Foto: Marija KanizajGewächshäuser wie Wahrzeichen
Seit dem Sommer 1995 erheben sich die drei parabelförmigen Gebilde aus Acrylglas auf Aluminiumskeletten des Architekten Volker Giencke aus dem insgesamt 28.000 Quadratmeter  umfassenden ebenen Grundstück in der Schubertstraße, ab dem Baubeginn 1989 heiß umfehdet und wild umstritten. Es gehört damit zu den kleinsten Gärten seiner Art. Die Kontroverse zwischen Form und Zweck, gartentechnischem Anspruch und eigenwilliger Konstruktion sowie ungewöhnlicher Materialwahl, kombiniert mit innovativer, aber nicht friktionsfreier Technik zehrte und zerrte an den Nerven aller Beteiligten.
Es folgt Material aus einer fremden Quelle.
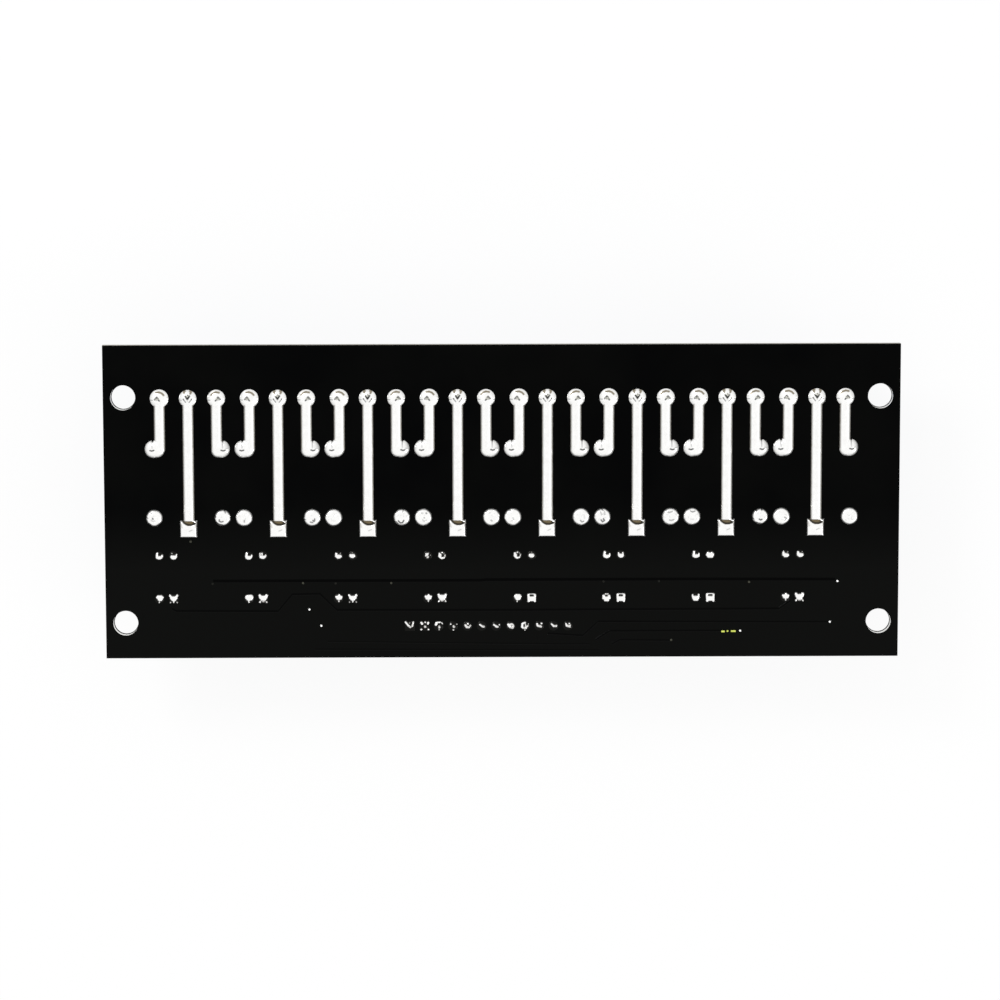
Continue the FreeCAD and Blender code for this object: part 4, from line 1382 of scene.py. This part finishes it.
# %% Build the painted shadow rings of the holes
HOLE_PLACES = list(itertools.product((-66.5, 66.5), (18.55, -21.45)))
HOLE_RADIUS = 2.2
# Painted shadow: a dark ring at the far end of each hole, where the shadow falls.
SHADOW_RING = [(0.02, 0.01), (0.02, 0.16), (-0.08, 0.12), (-0.11, 0.01)]
hole_shadow_finish = finish_of("painted_hole_shadow", (0.010, 0.009, 0.006), (0.005, 0.005, 0.004),
                     (0.03, 0.028, 0.02), roughness=0.8, specular=0.1, blotch_scale=900.0)
shadow_ring_radii = [(HOLE_RADIUS + out, height) for out, height in SHADOW_RING]
mesh_piece("hole_shadow_rings", [turned(place, shadow_ring_radii, BOARD_UNDER, sides=48, hollow=True)
                         for place in HOLE_PLACES], hole_shadow_finish)

# %% [markdown]
# ## Softer edges for moulded and stamped parts
#
# Nothing moulded or stamped has a knife edge. For the parts on the component side a copy
# of the model's own mesh is welded, and a bevel rounds every edge that turns sharply. The
# copy has the place and size of the model's solid, and only its edges change.

# %% Softened copies of model nodes
WELD_DISTANCE = 0.000001
FLAT_EDGE = 0.5                    # degrees; flatter edges are dissolved
SHARP_EDGE = 40                    # degrees; sharper edges are rounded


def softened(node_name, material, width=0.12, segments=2, change=None):
    """Replaces a node by a copy of its mesh with rounded edges. width in millimetres."""
    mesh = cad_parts[node_name].data.copy()
    mesh.materials.clear()
    work = bmesh.new()
    work.from_mesh(mesh)
    bmesh.ops.remove_doubles(work, verts=work.verts, dist=WELD_DISTANCE)
    bmesh.ops.dissolve_limit(work, angle_limit=math.radians(FLAT_EDGE), verts=work.verts,
                             edges=work.edges)
    if change:
        change(work)
    for face in work.faces:
        face.smooth = True
        face.material_index = 0
    work.to_mesh(mesh)
    work.free()
    piece = add_piece(node_name + "_rounded", mesh, material, node_name)
    bevel = piece.modifiers.new("soft edges", "BEVEL")
    bevel.width = width * MM
    bevel.segments = segments
    bevel.limit_method = "ANGLE"
    bevel.angle_limit = math.radians(SHARP_EDGE)
    bevel.use_clamp_overlap = True
    bevel.harden_normals = True


print("bevels round edges sharper than %d degrees" % SHARP_EDGE)

# %% [markdown]
# ## Relays and terminal blocks
#
# Both are moulded in blue plastic. A relay's cover has a small round vent with a nib in the
# corner of its flat top, which is snipped off after washing the board. The top face is cut
# out and filled again round the rings of the vent, so the mesh stays one closed skin.

# %% Relay cases, their vents and the terminal blocks
VENT_INSET = 2.6
VENT_RINGS = [(1.0, 0.0), (0.9, 0.35), (0.45, 0.35), (0.40, 0.10)]
VENT_SIDES = 20


def vent(work):
    """Sinks a round vent with a small nib into the flat top of a relay cover."""
    lowest = min(vertex.co.z for vertex in work.verts)
    top = [face for face in work.faces
           if all(vertex.co.z < lowest + 0.00001 for vertex in face.verts)]
    corner = Vector((min(vertex.co.x for vertex in top[0].verts),
                     min(vertex.co.y for vertex in top[0].verts), lowest))
    centre = corner + Vector((VENT_INSET, VENT_INSET, 0)) * MM
    border = list({edge for face in top for edge in face.edges if len(edge.link_faces) == 2
                   and any(other not in top for other in edge.link_faces)})
    bmesh.ops.delete(work, geom=top, context="FACES_ONLY")
    rings = []
    for radius, depth in VENT_RINGS:
        ring = []
        for step in range(VENT_SIDES):
            angle = 2 * math.pi * step / VENT_SIDES
            offset = Vector((radius * math.cos(angle), radius * math.sin(angle), depth))
            ring.append(work.verts.new(centre + offset * MM))
        rings.append(ring)
    for outer, inner in zip(rings, rings[1:]):
        for step in range(VENT_SIDES):
            after = (step + 1) % VENT_SIDES
            work.faces.new((outer[step], outer[after], inner[after], inner[step]))
    work.faces.new(rings[-1])
    rim = [work.edges.get((rings[0][step], rings[0][step - 1])) for step in range(VENT_SIDES)]
    bmesh.ops.triangle_fill(work, use_beauty=True, use_dissolve=False, edges=border + rim)
    bmesh.ops.recalc_face_normals(work, faces=work.faces)


relay_blue = finish_of("relay_blue", (0.010, 0.090, 0.39), (0.008, 0.068, 0.32),
                       (0.10, 0.24, 0.57), roughness=0.28, spread=0.10, blotch_scale=45.0,
                       subsurface=0.04)
terminal_blue = finish_of("terminal_blue", (0.010, 0.11, 0.42), (0.008, 0.08, 0.33),
                          (0.09, 0.28, 0.62), roughness=0.35, spread=0.12, blotch_scale=60.0,
                          subsurface=0.04)
base_blue = finish_of("relay_base_resin", (0.010, 0.012, 0.02), (0.02, 0.02, 0.03),
                      (0.06, 0.06, 0.08), roughness=0.55, blotch_scale=90.0)
for number in NUMBERS:
    softened("relay_case_%d" % number, relay_blue, width=0.25,
             segments=3, change=vent)
    softened("terminal_block_%d" % number, terminal_blue, width=0.15)
softened("relay_bases", base_blue, width=0.10)

# %% [markdown]
# ## Screws, clamps, pins and leads
#
# Three metals: zinc-plated steel for the screws, nickel for the clamps in the wire ports,
# and a thin layer of gold on the header's pins. Leads and legs are tinned copper, as the
# terminal pins are. Small parts get a narrow bevel, because a wide one would eat them up.

# %% Screws, clamps, pins and leads
screw_steel = finish_of("screw_steel", (0.62, 0.61, 0.58), (0.45, 0.44, 0.42),
                        (0.85, 0.84, 0.82), roughness=0.30, metallic=1.0, blotch_scale=500.0,
                        wear=0.8)
clamp_nickel = finish_of("clamp_nickel", (0.58, 0.56, 0.52), (0.42, 0.40, 0.36),
                         (0.8, 0.78, 0.74), roughness=0.38, metallic=1.0, blotch_scale=600.0)
gold = finish_of("header_gold", (0.80, 0.56, 0.20), (0.66, 0.44, 0.14), (0.95, 0.74, 0.36),
                 roughness=0.25, metallic=1.0, blotch_scale=500.0)
softened("terminal_screws", screw_steel)
softened("terminal_cages", clamp_nickel, width=0.06)
softened("header_pins", gold, width=0.10)
for node_name, width in (("relay_pins", 0.05), ("optocoupler_leads", 0.05),
                         ("transistor_legs", 0.03), ("diode_tabs", 0.03)):
    softened(node_name, tinned, width)

# %% [markdown]
# ## Black and yellow plastic
#
# Moulded parts with a chip inside are of a hard dull resin, rougher than the nylon of the
# header's strip. The jumper cap is a glossy yellow, so it gets a wide soft edge.

# %% Black and yellow plastic
moulded_black = finish_of("moulded_black", (0.010, 0.010, 0.011), (0.018, 0.018, 0.019),
                          (0.06, 0.06, 0.06), roughness=0.55, spread=0.2, blotch_scale=200.0,
                          bump=0.4)
header_black = finish_of("header_black", (0.012, 0.012, 0.013), (0.022, 0.022, 0.023),
                         (0.07, 0.07, 0.07), roughness=0.5, blotch_scale=120.0, bump=0.3)
cap_yellow = finish_of("cap_yellow", (0.80, 0.52, 0.02), (0.70, 0.42, 0.015),
                       (0.92, 0.70, 0.15), roughness=0.32, blotch_scale=120.0,
                       subsurface=0.08)
for number in NUMBERS:
    softened("optocoupler_%d" % number, moulded_black, width=0.10)
for node_name in ("transistors", "diodes"):
    softened(node_name, moulded_black, width=0.06)
for node_name in ("header_strip", "jumper_strip"):
    softened(node_name, header_black)
softened("jumper_cap", cap_yellow, width=0.25, segments=3)

# %% [markdown]
# ## Resistors and lamps
#
# The chip resistors are slips of white ceramic with a black film on top and a tinned cap on
# each end. The lamps have the same caps on a white base, with a clear lens moulded over.
# The model carries one block for each, so each box is divided here: caps, body, and film
# or lens. All of them are blocks with their edges cut off. A bevel would do the same, but
# for so many small parts it is lighter to write the corners down directly.

# %% A block with cut edges
def block_corner(axis, end, pair):
    """A corner of a block: its end along one axis, and a pair for the two others."""
    corner = list(pair)
    corner.insert(axis, end)
    return tuple(corner)


def chamfered(low, high, cut):
    """A block with every edge cut, as points and faces."""
    points, index = [], {}
    for corner in itertools.product((0, 1), repeat=3):
        for axis in range(3):
            spot = [(low, high)[end][way] for way, end in enumerate(corner)]
            for way in range(3):
                if way != axis:
                    spot[way] += cut if corner[way] == 0 else -cut
            index[corner, axis] = len(points)
            points.append(tuple(spot))
    faces = [tuple(index[corner, axis] for axis in range(3))
             for corner in itertools.product((0, 1), repeat=3)]
    for axis in range(3):
        others = [way for way in range(3) if way != axis]
        for end in (0, 1):
            faces.append(tuple(index[block_corner(axis, end, pair), axis]
                               for pair in ((0, 0), (1, 0), (1, 1), (0, 1))))
        for pair in itertools.product((0, 1), repeat=2):
            first, second = (block_corner(axis, end, pair) for end in (0, 1))
            faces.append((index[first, others[0]], index[first, others[1]],
                          index[second, others[1]], index[second, others[0]]))
    return points, faces


sample = chamfered((0, 0, 0), (1, 1, 1), 0.1)
print("a cut block has %d corners and %d faces" % tuple(map(len, sample)))

# %% [markdown]
# The share of the caps and the height of the lens come from common parts of this size. The
# lens and the film reach a little over the caps and into the body, so no gap shows
# between them.

# %% Build the chip parts
CAP_SHARE = 0.21
CHIP_CUT = 0.05
SLAB_CUT = 0.03
BODY_INSET = 0.04
SLAB_LAP = 0.02                    # how far the slab reaches over the caps, as a share
SLAB_SINK = 0.08                   # how deep it reaches into the body
FILM_DROP = 0.01                   # a film stays this far inside the box


def chip_shapes(box, lift):
    """Two caps, a body and a slab over it, for a chip part under the board."""
    low, high = box
    along = long_axis(low, high)
    length = high[along] - low[along]
    caps = []
    for start, end in ((0, CAP_SHARE), (1 - CAP_SHARE, 1)):
        cap_low, cap_high = low.copy(), high.copy()
        cap_low[along] = low[along] + start * length
        cap_high[along] = low[along] + end * length
        cap_low[2] += lift
        caps.append(chamfered(cap_low, cap_high, CHIP_CUT))
    body_low, body_high = low + BODY_INSET, high - BODY_INSET
    body_low[2] = low[2] + lift + BODY_INSET
    body_high[2] = high[2]
    slab_low, slab_high = body_low.copy(), body_high.copy()
    slab_low[along] = low[along] + (CAP_SHARE - SLAB_LAP) * length
    slab_high[along] = low[along] + (1 + SLAB_LAP - CAP_SHARE) * length
    slab_low[2] = low[2] + (0 if lift else FILM_DROP)
    slab_high[2] = low[2] + lift + SLAB_SINK
    return (caps, chamfered(body_low, body_high, CHIP_CUT),
            chamfered(slab_low, slab_high, SLAB_CUT))


ceramic = finish_of("white_ceramic", (0.68, 0.67, 0.63), (0.58, 0.57, 0.53), (0.85, 0.84, 0.8),
                    roughness=0.5, blotch_scale=900.0)
film = finish_of("resistor_film", (0.012, 0.012, 0.013), (0.02, 0.02, 0.022),
                 (0.05, 0.05, 0.05), roughness=0.3, blotch_scale=1200.0)
lens = finish_of("lamp_lens", (0.55, 0.75, 0.30), (0.45, 0.66, 0.22), (0.8, 0.9, 0.6),
                 roughness=0.12, spread=0.05, blotch_scale=800.0, subsurface=0.5)
LENS_SHARE = 0.45
for node_name, slab_finish, slot_name in (("resistors", film, "resistor_ceramic"),
                                          ("indicator_leds", lens, "led_resin")):
    caps, bodies, slabs = [], [], []
    for box in islands(node_name):
        lift = 0 if node_name == "resistors" else LENS_SHARE * (box[1][2] - box[0][2])
        ends, body, slab = chip_shapes(box, lift)
        caps += ends
        bodies.append(body)
        slabs.append(slab)
    for ending, shapes, finish in (("_caps", caps, tinned), ("_bodies", bodies, ceramic),
                                   ("_tops", slabs, slab_finish)):
        mesh_piece(node_name + ending, shapes, finish, node_name)

# %% [markdown]
# ## Marks on the component side
#
# A dimple tells which corner of an optocoupler is its first lead, and a band which end of a
# diode is the cathode. A dimple is a turned shape, and a band is a thin block over the part.

# %% Dimples and bands
dimple_grey = finish_of("dimple_grey", (0.03, 0.03, 0.032), (0.05, 0.05, 0.052),
                        (0.09, 0.09, 0.09), roughness=0.35, blotch_scale=1500.0)
ink_white = finish_of("ink_white", (0.62, 0.62, 0.60), (0.42, 0.42, 0.41), (0.8, 0.8, 0.8),
                      roughness=0.6, blotch_scale=2500.0, blotch_amount=0.8)
DIMPLE = [(0.42, 0.02), (0.40, -0.02), (0.30, -0.03)]
DIMPLE_INSETS = (0.9, 1.1)
opto_boxes = [node_box("optocoupler_%d" % number) for number in NUMBERS]
mesh_piece("optocoupler_dimples",
           [turned((low[0] + DIMPLE_INSETS[0], low[1] + DIMPLE_INSETS[1]), DIMPLE, low[2])
            for low, _ in opto_boxes], dimple_grey)

BAND_SHARES = (0.28, 0.12)         # where a band starts and ends, counted from the cathode
BAND_INSET = 0.12
BAND_RISE = 0.015
BAND_SINK = 0.10
BAND_CUT = 0.01
bands = []
for low, high in islands("diodes"):
    along = long_axis(low, high)
    band_low, band_high = low.copy(), high.copy()
    band_low[along] = high[along] - BAND_SHARES[0] * (high[along] - low[along])
    band_high[along] = high[along] - BAND_SHARES[1] * (high[along] - low[along])
    band_low[1 - along] += BAND_INSET
    band_high[1 - along] -= BAND_INSET
    band_low[2] = low[2] - BAND_RISE
    band_high[2] = low[2] + BAND_SINK
    bands.append(chamfered(band_low, band_high, BAND_CUT))
mesh_piece("diode_bands", bands, ink_white)

# %% [markdown]
# White ink frames on the lacquer show where each part goes. The ink is plain lines only,
# and the board carries no words.

# %% Ink frames
INK_WIDTH = 0.2
INK_RISE = -0.02                   # downwards, because the component side is the lower one
LEAD_ROOM = 0.9                    # an optocoupler's leads stand out this far
OPTO_MARGIN = 0.35
PART_MARGIN = 0.85
HEADER_MARGIN = 0.3


def ink_frame(low, high, margin):
    """Four strips of ink round a part."""
    x0, y0, x1, y1 = low[0] - margin, low[1] - margin, high[0] + margin, high[1] + margin
    half = INK_WIDTH / 2
    lines = [[(x0 - half, y0), (x1 + half, y0)], [(x0 - half, y1), (x1 + half, y1)],
             [(x0, y0 + half), (x0, y1 - half)], [(x1, y0 + half), (x1, y1 - half)]]
    return [strip(line, INK_WIDTH, BOARD_UNDER, INK_RISE) for line in lines]


frames = []
for low, high in opto_boxes:
    room = np.array([0, LEAD_ROOM, 0])
    frames += ink_frame(low - room, high + room, OPTO_MARGIN)
for node_name in ("diodes", "transistors", "indicator_leds"):
    for low, high in islands(node_name):
        frames += ink_frame(low, high, PART_MARGIN)
frames += ink_frame(*node_box("header_strip"), HEADER_MARGIN)
mesh_piece("ink_frames", frames, ink_white)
Und das waren viele, sehr viele, bis zum damaligen Wissenschaftsminister Erhard Busek persönlich. Wie Christian Berg penibel recherchierte, eskalierte der Unmut der interessierten Öffentlichkeit und der veröffentlichten Meinung in Gestalt von Kronenzeitung und Großer Grazer Bildzeitung von Verschwendungsvorwürfen über Rückbauforderungen bis zum Ruf nach dem Staatsanwalt. Als der Hochbau im Herbst 1992 stand, hatte der Architekt aber bereits eine Professur an der Universität Innsbruck in der Tasche und realisiert seither mit seinem Architekturbüro regelmäßig spektakuläre Bauten. Die anfangs veranschlagten Kosten in der Höhe von 50 Millionen Schilling vervielfachten sich schließlich auf 225 Millionen Schilling, umgerecht 16,4 Millionen Euro, bezogen auf die Kaufkraft von 2010 sind das sogar 22,1 Millionen Euro. Bis heute steht auch noch das alte Gewächshaus von 1889, das laut einer Studie aus eben jenem Jahr 1995 abgerissen hätte werden sollen. Auch dieser Bau stand seinerzeit unter keinem guten Stern, weil es aus Geldmangel und trotz oder wegen Baukostenüberschreitung von Anfang an als Sparversion unvollständig, zu klein sowie heiztechnisch unzureichend gebaut und niemals saniert wurde. Zu allem Überfluss hatte es zwei Weltkriege zu überstehen, erlitt allerdings keinen Bombentreffer, doch drangen im Juni 1945 russische Soldaten ein und töteten die Rentnerin Thekla Sampt, die im Keller des Gärtnerhauses wohnte mit Schüssen und Bajonetten.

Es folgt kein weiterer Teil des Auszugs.